▶ [GOAL] In the records below, locate the line containing "Recreate this object", then extract it and all following lines exactly, ending with the last line.

** start of MATERIAL FOR THE TASK **

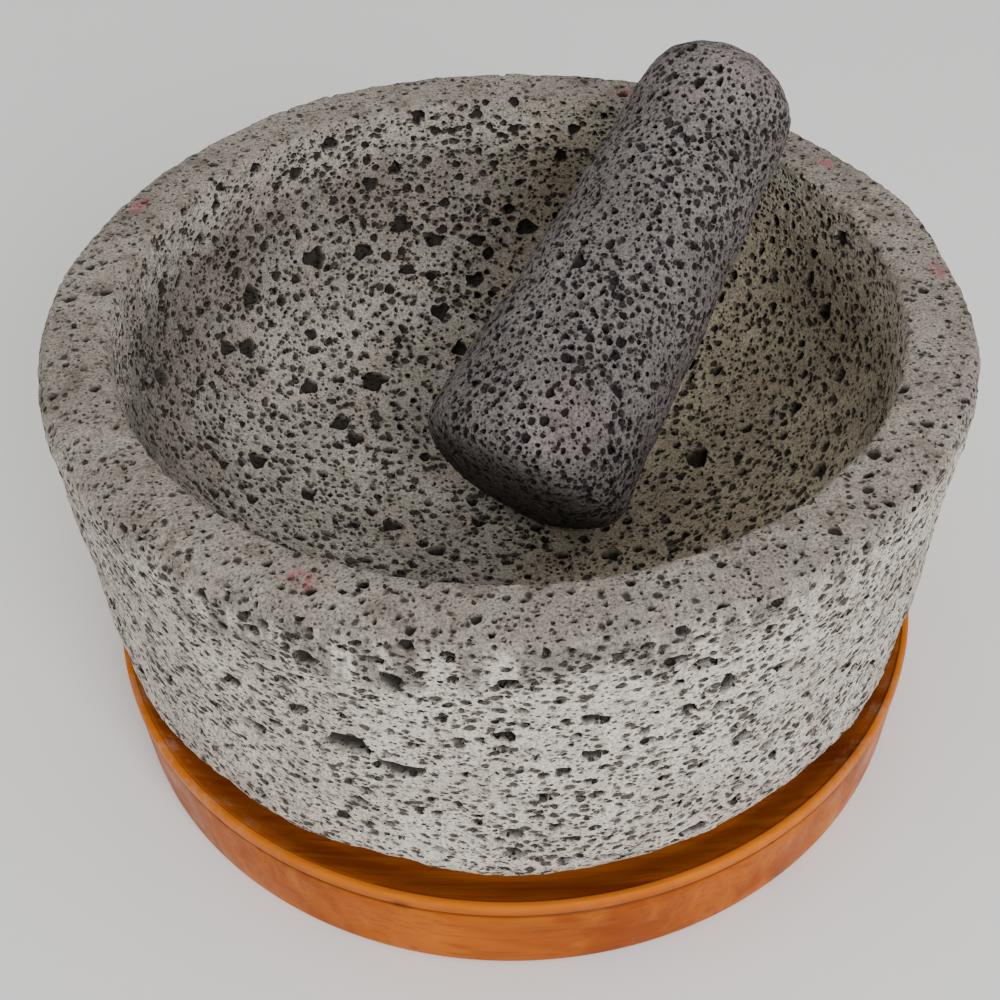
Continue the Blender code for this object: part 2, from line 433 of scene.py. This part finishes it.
# ------------------------------------------------------------------ material helpers
class Nodes:
    """A small wrapper for building a material's node tree."""

    def __init__(self, name, roughness):
        self.material = bpy.data.materials.new(name)
        self.material.use_nodes = True
        self.tree = self.material.node_tree
        self.shader = self.tree.nodes["Principled BSDF"]
        self.shader.inputs["Roughness"].default_value = roughness
        self.place = self.add("ShaderNodeTexCoord").outputs["Object"]

    def add(self, kind, **settings):
        node = self.tree.nodes.new(kind)
        for key, value in settings.items():
            setattr(node, key, value)
        return node

    def link(self, source, target):
        if isinstance(source, (int, float, tuple)):
            target.default_value = source
        else:
            self.tree.links.new(source, target)

    def noise(self, scale, detail=3.0, roughness=0.5, vector=None, distortion=0.0):
        node = self.add("ShaderNodeTexNoise")
        self.link(vector or self.place, node.inputs["Vector"])
        node.inputs["Scale"].default_value = scale
        node.inputs["Detail"].default_value = detail
        node.inputs["Roughness"].default_value = roughness
        node.inputs["Distortion"].default_value = distortion
        return node.outputs["Fac"]

    def cells(self, scale, vector=None):
        """The distance to the nearest of many scattered points."""
        node = self.add("ShaderNodeTexVoronoi", feature="F1")
        self.link(vector or self.place, node.inputs["Vector"])
        node.inputs["Scale"].default_value = scale
        return node.outputs["Distance"]

    def math(self, operation, a, b=0.0, c=0.0):
        node = self.add("ShaderNodeMath", operation=operation)
        self.link(a, node.inputs[0])
        self.link(b, node.inputs[1])
        self.link(c, node.inputs[2])
        return node.outputs[0]

    def span(self, value, low, high, new_low=0.0, new_high=1.0):
        """The value taken smoothly from the range low to high into the range new_low to new_high."""
        node = self.add("ShaderNodeMapRange", interpolation_type="SMOOTHSTEP")
        self.link(value, node.inputs["Value"])
        limits = {"From Min": low, "From Max": high, "To Min": new_low, "To Max": new_high}
        for key, number in limits.items():
            node.inputs[key].default_value = number
        return node.outputs["Result"]

    def mix(self, factor, a, b, blend="MIX"):
        node = self.add("ShaderNodeMix", data_type="RGBA", blend_type=blend)
        self.link(factor, node.inputs["Factor"])
        for value, socket in ((a, node.inputs["A"]), (b, node.inputs["B"])):
            self.link((*value, 1.0) if isinstance(value, tuple) else value, socket)
        return node.outputs["Result"]

    def tint(self, factor, colour, by):
        """The colour multiplied by a tint, to the share that factor gives."""
        return self.mix(factor, colour, self.mix(1.0, colour, by, "MULTIPLY"))

    def attribute(self, name):
        return self.add("ShaderNodeAttribute", attribute_name=name).outputs["Fac"]

    def stretch(self, scale):
        """Object coordinates multiplied by a scale for each axis."""
        node = self.add("ShaderNodeMapping")
        self.link(self.place, node.inputs["Vector"])
        node.inputs["Scale"].default_value = scale
        return node.outputs["Vector"]

    def wander(self, scale, amount, squash=1.0):
        """Object coordinates pushed about by noise, then stretched in Z: place + amount * noise."""
        noise = self.add("ShaderNodeTexNoise")
        self.link(self.place, noise.inputs["Vector"])
        noise.inputs["Scale"].default_value = scale
        noise.inputs["Detail"].default_value = 2.0
        push = self.add("ShaderNodeVectorMath", operation="MULTIPLY_ADD")
        self.link(noise.outputs["Color"], push.inputs[0])
        self.link((amount, amount, amount), push.inputs[1])
        self.link(self.place, push.inputs[2])
        pull = self.add("ShaderNodeVectorMath", operation="MULTIPLY")
        self.link(push.outputs[0], pull.inputs[0])
        self.link((1.0, 1.0, squash), pull.inputs[1])
        return pull.outputs[0]

    def bump(self, height, strength, distance, normal=None):
        node = self.add("ShaderNodeBump")
        node.inputs["Strength"].default_value = strength
        node.inputs["Distance"].default_value = distance
        self.link(height, node.inputs["Height"])
        if normal:
            self.link(normal, node.inputs["Normal"])
        return node.outputs["Normal"]

    def finish(self, colour, normal=None, roughness=None):
        self.link(colour, self.shader.inputs["Base Color"])
        if normal:
            self.link(normal, self.shader.inputs["Normal"])
        if roughness:
            self.link(roughness, self.shader.inputs["Roughness"])
        return self.material


# the pit colours are painted shade in the pits
BOWL_DRESSED = (0.61, 0.562, 0.490)
BOWL_WORN = (0.196, 0.172, 0.148)
BOWL_PIT_SHADE = (0.034, 0.029, 0.024)
PESTLE_DRESSED = (0.196, 0.174, 0.172)
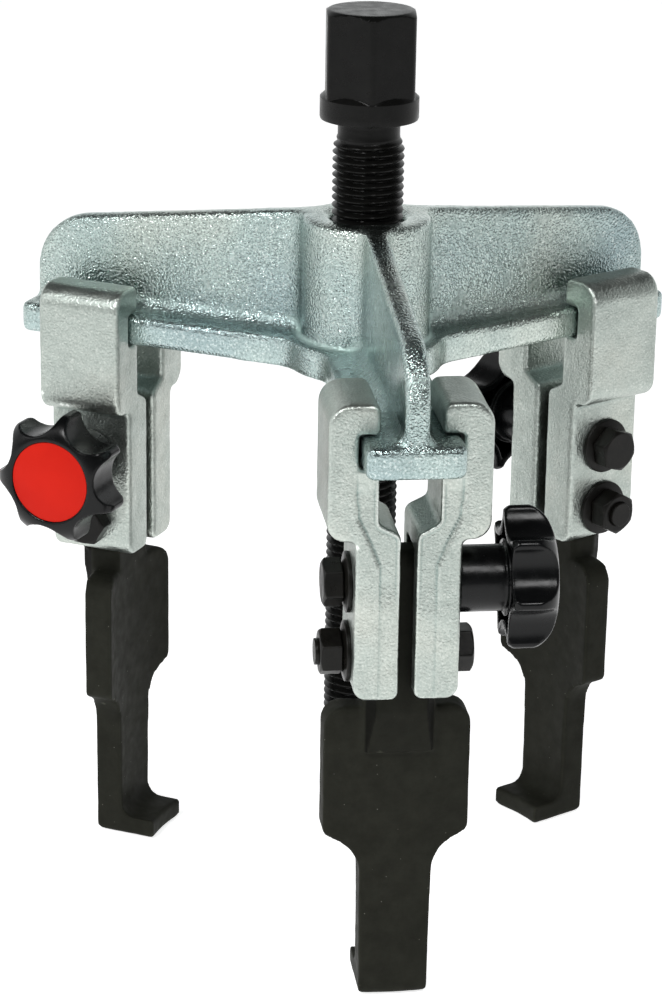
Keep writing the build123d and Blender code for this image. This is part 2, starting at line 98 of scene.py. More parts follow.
class Shader:
    """A Principled material, with the nodes that the metals, the plastics and the floor share."""

    def __init__(self, name):
        self.material = bpy.data.materials.new(name)
        self.material.use_nodes = True
        self.nodes = self.material.node_tree.nodes
        self.links = self.material.node_tree.links
        self.bsdf = self.nodes["Principled BSDF"]
        self.place = self.nodes.new("ShaderNodeTexCoord").outputs["Object"]

    def set(self, **values):
        for socket, value in values.items():
            self.bsdf.inputs[socket.replace("_", " ")].default_value = value
        return self

    def noise(self, scale, detail=2.0, roughness=0.5, stretch=(1, 1, 1)):
        mapping = self.nodes.new("ShaderNodeMapping")
        mapping.inputs["Scale"].default_value = stretch
        self.links.new(self.place, mapping.inputs["Vector"])
        texture = self.nodes.new("ShaderNodeTexNoise")
        texture.inputs["Scale"].default_value = scale
        texture.inputs["Detail"].default_value = detail
        texture.inputs["Roughness"].default_value = roughness
        self.links.new(mapping.outputs["Vector"], texture.inputs["Vector"])
        return texture.outputs["Fac"]

    def cells(self, scale):
        """The distance to the nearest of a field of scattered points."""
        texture = self.nodes.new("ShaderNodeTexVoronoi")
        texture.inputs["Scale"].default_value = scale
        self.links.new(self.place, texture.inputs["Vector"])
        return texture.outputs["Distance"]

    def remap(self, source, low, high, to_low, to_high):
        node = self.nodes.new("ShaderNodeMapRange")
        node.inputs["From Min"].default_value = low
        node.inputs["From Max"].default_value = high
        node.inputs["To Min"].default_value = to_low
        node.inputs["To Max"].default_value = to_high
        self.links.new(source, node.inputs["Value"])
        return node.outputs["Result"]

    def ramp(self, source, stops):
        """A colour ramp through (position, colour) stops."""
        node = self.nodes.new("ShaderNodeValToRGB")
        ramp = node.color_ramp
        while len(ramp.elements) < len(stops):
            ramp.elements.new(0.5)
        for element, (position, colour) in zip(ramp.elements, stops):
            element.position = position
            element.color = (*colour, 1)
        self.links.new(source, node.inputs["Fac"])
        return node.outputs["Color"]

    def mix(self, factor, first, second):
        """From the first colour to the second by the factor; each is an output or a tuple."""
        node = self.nodes.new("ShaderNodeMix")
        node.data_type = "RGBA"
        self.links.new(factor, node.inputs["Factor"])
        for socket, value in (("A", first), ("B", second)):
            target = [i for i in node.inputs if i.name == socket and i.type == "RGBA"][0]
            if isinstance(value, tuple):
                target.default_value = (*value, 1)
            else:
                self.links.new(value, target)
        return [o for o in node.outputs if o.type == "RGBA"][0]

    def edge_wear_and_highlight(self, low, high):
        """1 on convex edges and 0 on flats, from the surface's pointiness; the pale edges it makes are
        partly rubbed wear and partly a painted highlight.
        """
        geometry = self.nodes.new("ShaderNodeNewGeometry")
        return self.remap(geometry.outputs["Pointiness"], low, high, 0.0, 1.0)

    def painted_hollow_shade(self, low, high):
        """Painted shade in concave corners: 1 there and 0 on flats, from the surface's pointiness."""
        geometry = self.nodes.new("ShaderNodeNewGeometry")
        return self.remap(geometry.outputs["Pointiness"], low, high, 1.0, 0.0)

    def fine(self, full):
        """A grain strength that falls at grazing angles, where a fine skin hides its own hollows."""
        angle = self.nodes.new("ShaderNodeLayerWeight")
        return self.remap(angle.outputs["Facing"], *GRAZING_RANGE, full, full * GRAZING_REST)

    def mask(self):
        """The marks that worked() leaves on a mesh, 0 where there are none."""
        node = self.nodes.new("ShaderNodeAttribute")
        node.attribute_name = "mask"
        return node.outputs["Fac"]

    def times(self, first, second):
        """The product of two outputs."""
        node = self.nodes.new("ShaderNodeMath")
        node.operation = "MULTIPLY"
        self.links.new(first, node.inputs[0])
        self.links.new(second, node.inputs[1])
        return node.outputs[0]

    def bump(self, layers):
        """Bump from (height output, strength, distance) layers, one on top of the other."""
        previous = None
        for height, strength, distance in layers:
            node = self.nodes.new("ShaderNodeBump")
            if isinstance(strength, (int, float)):
                node.inputs["Strength"].default_value = strength
            else:
                self.links.new(strength, node.inputs["Strength"])
            node.inputs["Distance"].default_value = distance
            self.links.new(height, node.inputs["Height"])
            if previous is not None:
                self.links.new(previous, node.inputs["Normal"])
            previous = node.outputs["Normal"]
        self.links.new(previous, self.bsdf.inputs["Normal"])
        return self

    def colour(self, output):
        self.links.new(output, self.bsdf.inputs["Base Color"])
        return self

    def rough(self, output):
        self.links.new(output, self.bsdf.inputs["Roughness"])
        return self


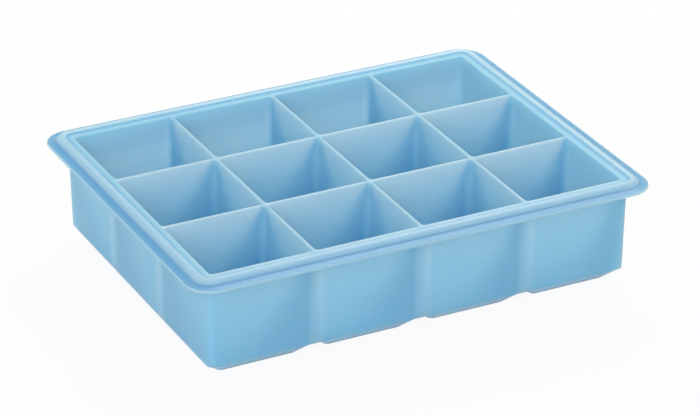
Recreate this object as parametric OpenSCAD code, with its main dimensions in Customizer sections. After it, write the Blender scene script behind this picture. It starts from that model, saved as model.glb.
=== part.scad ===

** end of MATERIAL FOR THE TASK **

▶ [EXERCISE OUTPUT]
Recreate this object as parametric OpenSCAD code, with its main dimensions in Customizer sections. After it, write the Blender scene script behind this picture. It starts from that model, saved as model.glb.
=== part.scad ===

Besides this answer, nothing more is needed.